Three post offices in Buffalo and Lackawanna will be spared from closure, at least in the short term.

The Mid-city Station at 1245 Main St., the Broadway-Fillmore Station at 1035 Broadway and the Lackawanna Branch at 683 Ridge Road have been removed from a national list of post offices being reviewed for potential shutdown.

The U. S. Postal Service will make a formal announcement Friday about the revised list, a list that no longer includes any postal facilities in the Buffalo area, said Karen Mazurkiewicz, district spokeswoman for the Postal Service.

Instead, the Postal Service will look for ways to save money by consolidating “backroom” operations that could involve the relocation of some letter carriers.

In September, the Postal Service removed the Kenmore Branch at 3014 Delaware Ave. from consideration for potential closure.

Tuesday’s news about the three remaining local post offices being removed from the list came as a relief to activists who have been fighting to prevent their shutdowns.

Eddie Dobosiewicz, an East Side activist, said closing the Broadway- Fillmore Station, which is near the Broadway Market, would be a setback for current efforts to revitalize the struggling neighborhood.

“To pull the post office out now at this stage of the game would be the death knell,” he said.

Rep. Brian Higgins, D-Buffalo, launched a fight to spare the Lackawanna branch from

closure. Higgins hailed the decision as a victory for local residents.

"Closing the only post office in the city of Lackawanna was a bad idea that unfairly

affects residents in this urban area and is particularly burdensome on local senior citizens,"

Higgins said in a written statement released today.

While the reprieve came as welcome news to community leaders, Mazurkiewicz stressed that the Postal Service still may consider closing some local facilities in the future.

“We don’t know what our financial situation is going to look like in the upcoming year, or what our customers’ habits are going to look like,” she said.

Closure of post offices have been considered nationwide in response to a jolting decline in mail deliveries. The Postal Service has been grappling with a projected $3.8 billion deficit for 2009 as the recession, increasing use of e-mail and heightened competition from private carriers have caused continuing financial pressures.

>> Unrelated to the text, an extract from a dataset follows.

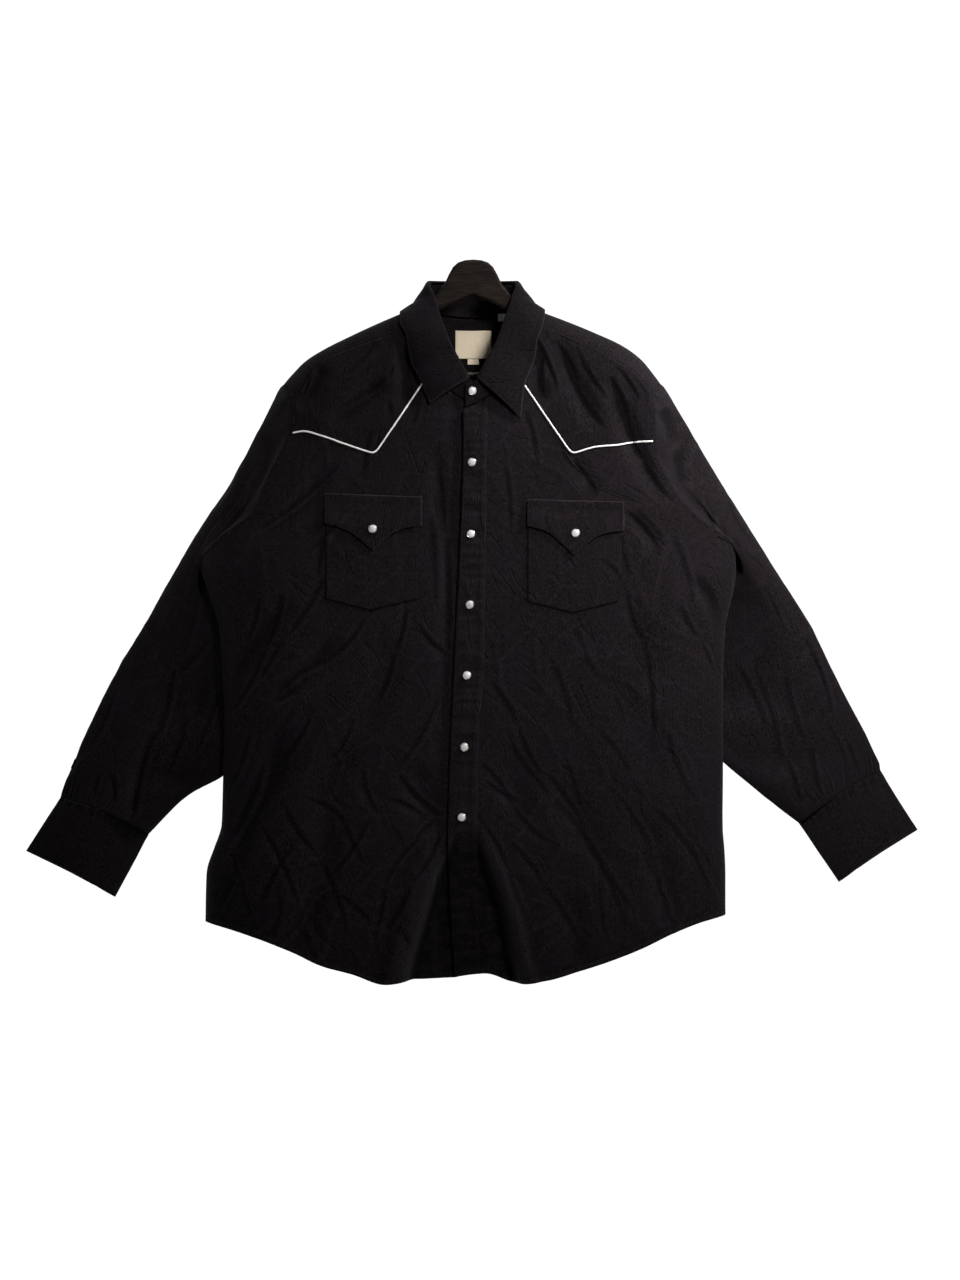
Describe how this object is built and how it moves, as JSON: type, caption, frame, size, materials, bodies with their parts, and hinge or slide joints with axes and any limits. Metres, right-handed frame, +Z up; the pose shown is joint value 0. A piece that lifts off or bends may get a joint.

Buffalo Common Council President David

A. Franczyk called the decision to spare the Broadway-Fillmore Station from closure “delightful” news. He had led a lobbying effort to keep it open and had discussions with Rep. Louise M. Slaughter, DFairport, and district postal officials.

“But we have to stay vigilant in future years,” Franczyk said. “One battle at a time.”

Earlier Tuesday, the Council’s Community Development Committee heard from numerous speakers who expressed opposition to the closing of the Broadway-Fillmore Station. They cited statistics indicating that nearly 80 percent of the residents living in the impoverished neighborhood do not own vehicles.

The small retail operation on Broadway has one full-time staff member and does not have letter carriers working out of its facility.